__Stated exercise__
Repeat the material exactly, leaving nothing out.

(begin)

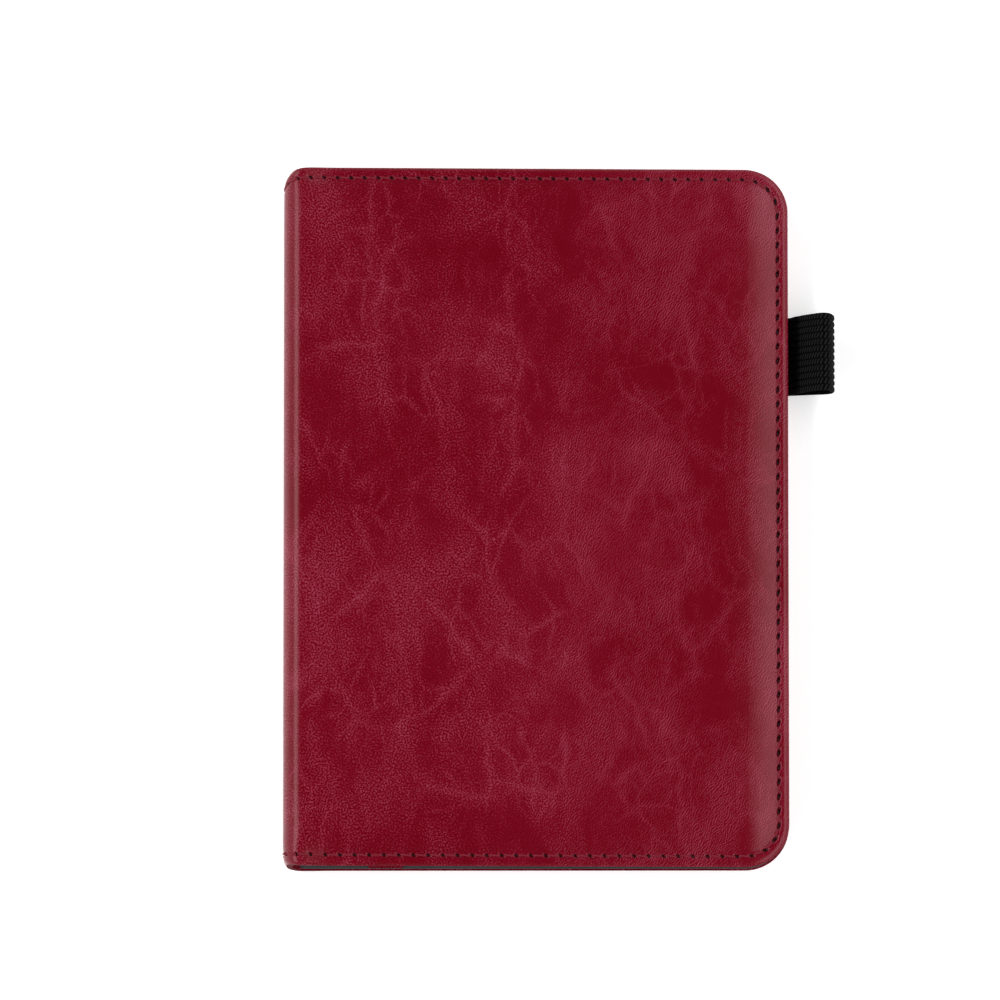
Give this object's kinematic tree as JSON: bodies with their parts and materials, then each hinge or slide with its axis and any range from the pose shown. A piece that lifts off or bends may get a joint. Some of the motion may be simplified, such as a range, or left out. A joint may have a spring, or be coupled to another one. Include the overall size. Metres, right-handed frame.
{
  "type": "pocket notebook",
  "caption": "Closed pocket notebook with a stitched, softly padded leather cover, rounded corners, a wide spine and an elastic pen loop on the fore edge.",
  "frame": {"origin": "centre of the back cover's flat outer face, midway between spine and fore edge and between head and tail", "axes": "+X from the spine to the fore edge, +Y from the tail to the head, +Z from the back cover to the front cover"},
  "size_m": [0.1256, 0.1606, 0.014],
  "materials": {
    "leather": "waxed, wrinkled grain",
    "lining": "brushed microfibre",
    "foam": "matt foam",
    "board": "matt grey board",
    "thread": "polished polyester thread",
    "stiffener": "matt sheet",
    "webbing": "ribbed elastic webbing",
    "card": "smooth kraft card",
    "paper": "uncoated",
    "sewing_thread": "waxed cotton"
  },
  "bodies": {
    "back_cover": {"back_leather": "leather", "back_padding": "foam", "back_board": "board", "back_lining": "lining", "back_seam_thread": "thread", "back_fold_leather": "leather", "back_fold_lining": "lining", "back_fold_thread": "thread", "retaining_strap": "leather", "pen_loop_tail": "webbing", "refill_back_card": "card", "refill_card_spine": "card", "signature_1": "paper", "signature_1_thread": "sewing_thread", "signature_2": "paper", "signature_2_thread": "sewing_thread"},
    "spine": {"spine_leather": "leather", "spine_stiffener": "stiffener", "spine_lining": "lining", "spine_seam_thread": "thread"},
    "front_cover": {"front_leather": "leather", "front_padding": "foam", "front_board": "board", "front_lining": "lining", "front_seam_thread": "thread", "front_fold_leather": "leather", "front_fold_lining": "lining", "front_fold_thread": "thread"},
    "refill_front_cover": {"refill_front_card": "card"},
    "signature_4_body": {"signature_4": "paper", "signature_4_thread": "sewing_thread"},
    "signature_3_body": {"signature_3": "paper", "signature_3_thread": "sewing_thread"},
    "pen_loop_body": {"pen_loop": "webbing"}
  },
  "joints": [
    {"name": "spine_hinge", "type": "hinge", "parent": "back_cover", "child": "spine", "pos_m": [-0.05618, 0, 0.00132], "axis": [0, -1, 0], "range_deg": [0, 90], "deforming": ["back_fold_leather", "back_fold_lining", "back_fold_thread"]},
    {"name": "front_cover_hinge", "type": "hinge", "parent": "spine", "child": "front_cover", "pos_m": [-0.05614, 0, 0.01275], "axis": [0, -1, 0], "range_deg": [0, 92], "deforming": ["front_fold_leather", "front_fold_lining", "front_fold_thread"]},
    {"name": "refill_cover_turn", "type": "hinge", "parent": "back_cover", "child": "refill_front_cover", "pos_m": [-0.053, 0, 0.00556], "axis": [0, -1, 0], "range_deg": [0, 180], "deforming": ["refill_card_spine"]},
    {"name": "signature_4_turn", "type": "hinge", "parent": "back_cover", "child": "signature_4_body", "pos_m": [-0.053, 0, 0.00556], "axis": [0, -1, 0], "range_deg": [0, 178]},
    {"name": "signature_3_turn", "type": "hinge", "parent": "back_cover", "child": "signature_3_body", "pos_m": [-0.053, 0, 0.00556], "axis": [0, -1, 0], "range_deg": [0, 175.5]},
    {"name": "pen_loop_flex", "type": "hinge", "parent": "back_cover", "child": "pen_loop_body", "pos_m": [0.05765, 0.038, 0.0015], "axis": [0, -1, 0], "range_deg": [-15, 15], "stiffness_Nm_per_rad": 0.004}
  ],
  "couplings": [
    {"joint": "spine_hinge", "follows": "front_cover_hinge", "ratio": 0.97826},
    {"joint": "refill_cover_turn", "follows": "front_cover_hinge", "ratio": 1.9565},
    {"joint": "signature_4_turn", "follows": "front_cover_hinge", "ratio": 1.934},
    {"joint": "signature_3_turn", "follows": "front_cover_hinge", "ratio": 1.907}
  ]
}
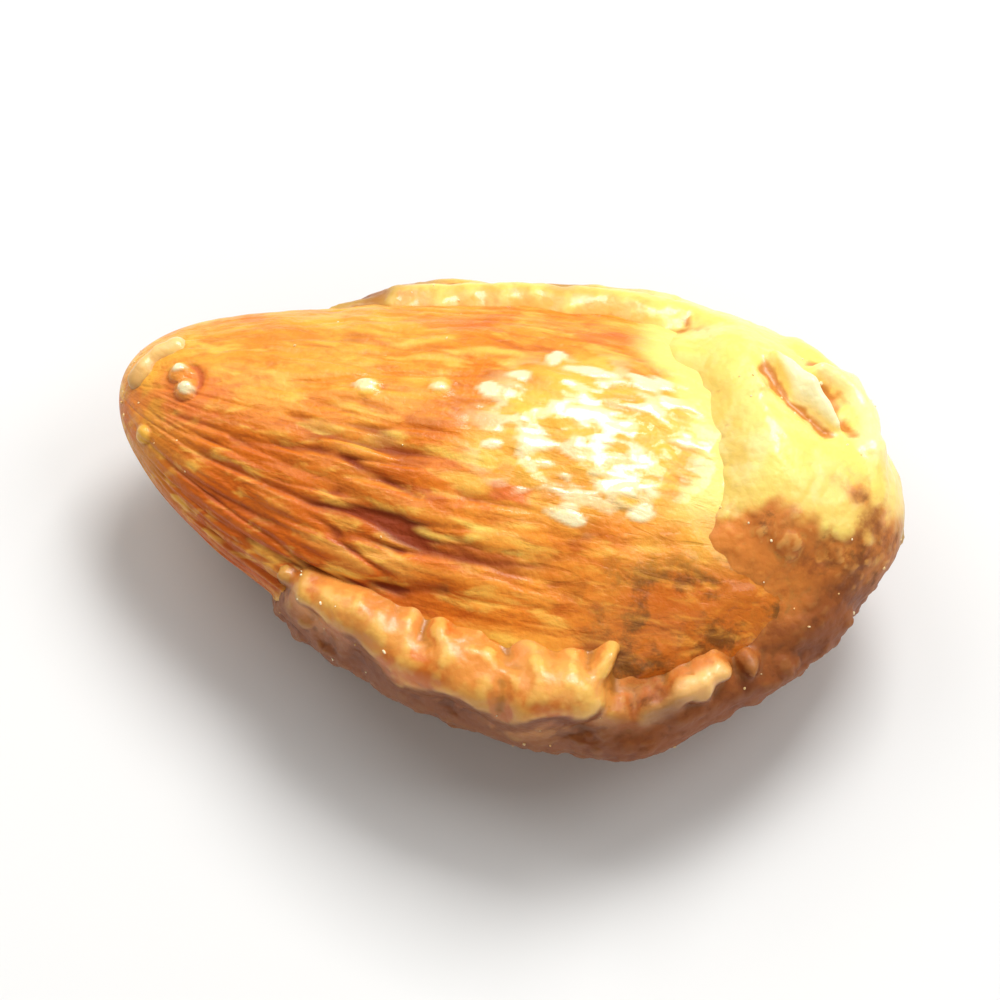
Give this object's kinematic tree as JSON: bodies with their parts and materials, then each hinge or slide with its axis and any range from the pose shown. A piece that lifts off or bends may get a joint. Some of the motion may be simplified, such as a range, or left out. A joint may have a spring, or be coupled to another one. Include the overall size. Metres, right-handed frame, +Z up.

(end)

__Exercise solution__
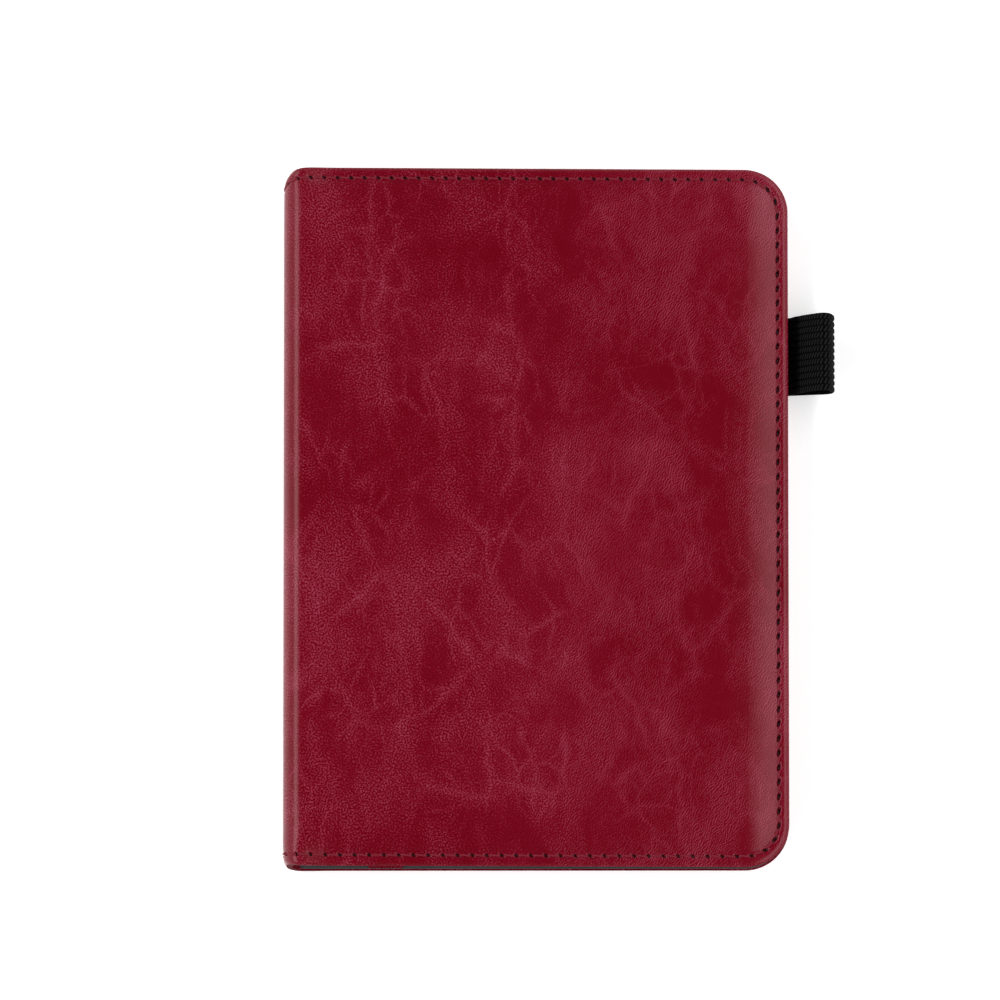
Give this object's kinematic tree as JSON: bodies with their parts and materials, then each hinge or slide with its axis and any range from the pose shown. A piece that lifts off or bends may get a joint. Some of the motion may be simplified, such as a range, or left out. A joint may have a spring, or be coupled to another one. Include the overall size. Metres, right-handed frame.
{
  "type": "pocket notebook",
  "caption": "Closed pocket notebook with a stitched, softly padded leather cover, rounded corners, a wide spine and an elastic pen loop on the fore edge.",
  "frame": {"origin": "centre of the back cover's flat outer face, midway between spine and fore edge and between head and tail", "axes": "+X from the spine to the fore edge, +Y from the tail to the head, +Z from the back cover to the front cover"},
  "size_m": [0.1256, 0.1606, 0.014],
  "materials": {
    "leather": "waxed, wrinkled grain",
    "lining": "brushed microfibre",
    "foam": "matt foam",
    "board": "matt grey board",
    "thread": "polished polyester thread",
    "stiffener": "matt sheet",
    "webbing": "ribbed elastic webbing",
    "card": "smooth kraft card",
    "paper": "uncoated",
    "sewing_thread": "waxed cotton"
  },
  "bodies": {
    "back_cover": {"back_leather": "leather", "back_padding": "foam", "back_board": "board", "back_lining": "lining", "back_seam_thread": "thread", "back_fold_leather": "leather", "back_fold_lining": "lining", "back_fold_thread": "thread", "retaining_strap": "leather", "pen_loop_tail": "webbing", "refill_back_card": "card", "refill_card_spine": "card", "signature_1": "paper", "signature_1_thread": "sewing_thread", "signature_2": "paper", "signature_2_thread": "sewing_thread"},
    "spine": {"spine_leather": "leather", "spine_stiffener": "stiffener", "spine_lining": "lining", "spine_seam_thread": "thread"},
    "front_cover": {"front_leather": "leather", "front_padding": "foam", "front_board": "board", "front_lining": "lining", "front_seam_thread": "thread", "front_fold_leather": "leather", "front_fold_lining": "lining", "front_fold_thread": "thread"},
    "refill_front_cover": {"refill_front_card": "card"},
    "signature_4_body": {"signature_4": "paper", "signature_4_thread": "sewing_thread"},
    "signature_3_body": {"signature_3": "paper", "signature_3_thread": "sewing_thread"},
    "pen_loop_body": {"pen_loop": "webbing"}
  },
  "joints": [
    {"name": "spine_hinge", "type": "hinge", "parent": "back_cover", "child": "spine", "pos_m": [-0.05618, 0, 0.00132], "axis": [0, -1, 0], "range_deg": [0, 90], "deforming": ["back_fold_leather", "back_fold_lining", "back_fold_thread"]},
    {"name": "front_cover_hinge", "type": "hinge", "parent": "spine", "child": "front_cover", "pos_m": [-0.05614, 0, 0.01275], "axis": [0, -1, 0], "range_deg": [0, 92], "deforming": ["front_fold_leather", "front_fold_lining", "front_fold_thread"]},
    {"name": "refill_cover_turn", "type": "hinge", "parent": "back_cover", "child": "refill_front_cover", "pos_m": [-0.053, 0, 0.00556], "axis": [0, -1, 0], "range_deg": [0, 180], "deforming": ["refill_card_spine"]},
    {"name": "signature_4_turn", "type": "hinge", "parent": "back_cover", "child": "signature_4_body", "pos_m": [-0.053, 0, 0.00556], "axis": [0, -1, 0], "range_deg": [0, 178]},
    {"name": "signature_3_turn", "type": "hinge", "parent": "back_cover", "child": "signature_3_body", "pos_m": [-0.053, 0, 0.00556], "axis": [0, -1, 0], "range_deg": [0, 175.5]},
    {"name": "pen_loop_flex", "type": "hinge", "parent": "back_cover", "child": "pen_loop_body", "pos_m": [0.05765, 0.038, 0.0015], "axis": [0, -1, 0], "range_deg": [-15, 15], "stiffness_Nm_per_rad": 0.004}
  ],
  "couplings": [
    {"joint": "spine_hinge", "follows": "front_cover_hinge", "ratio": 0.97826},
    {"joint": "refill_cover_turn", "follows": "front_cover_hinge", "ratio": 1.9565},
    {"joint": "signature_4_turn", "follows": "front_cover_hinge", "ratio": 1.934},
    {"joint": "signature_3_turn", "follows": "front_cover_hinge", "ratio": 1.907}
  ]
}
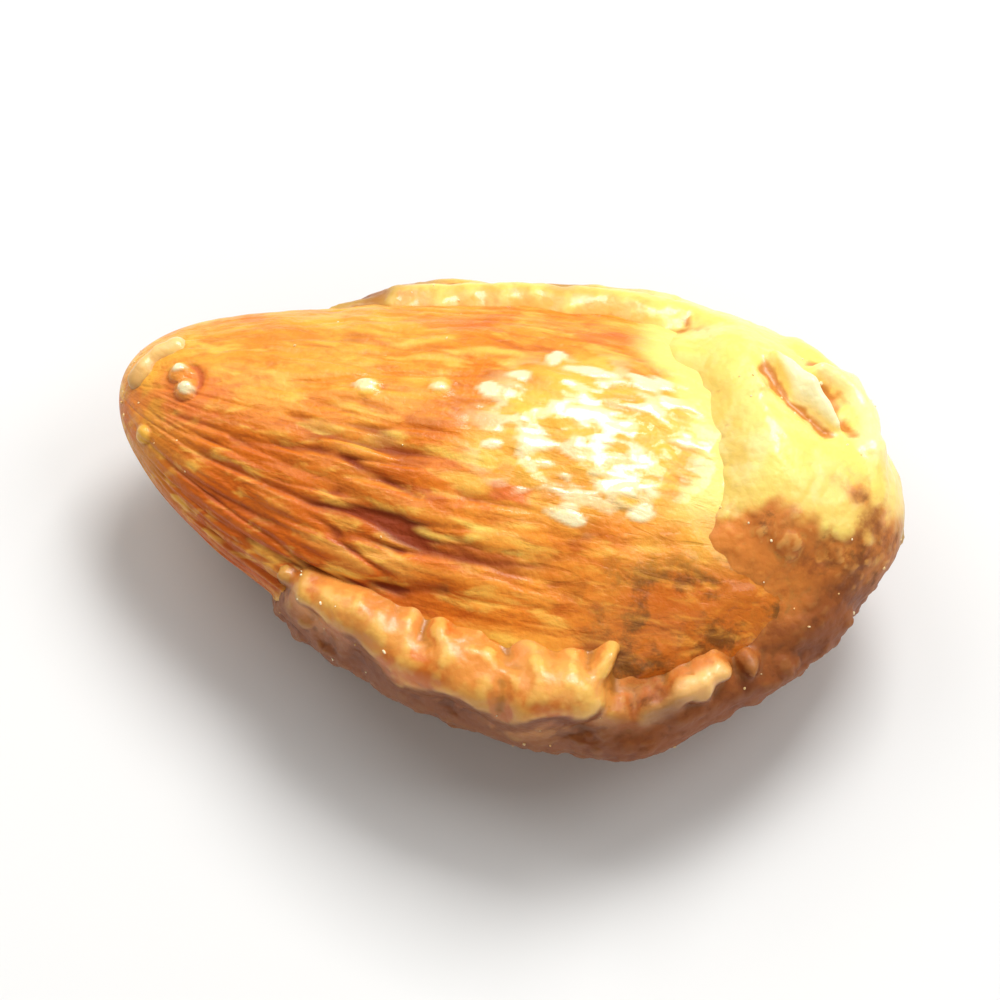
Give this object's kinematic tree as JSON: bodies with their parts and materials, then each hinge or slide with its axis and any range from the pose shown. A piece that lifts off or bends may get a joint. Some of the motion may be simplified, such as a range, or left out. A joint may have a spring, or be coupled to another one. Include the overall size. Metres, right-handed frame, +Z up.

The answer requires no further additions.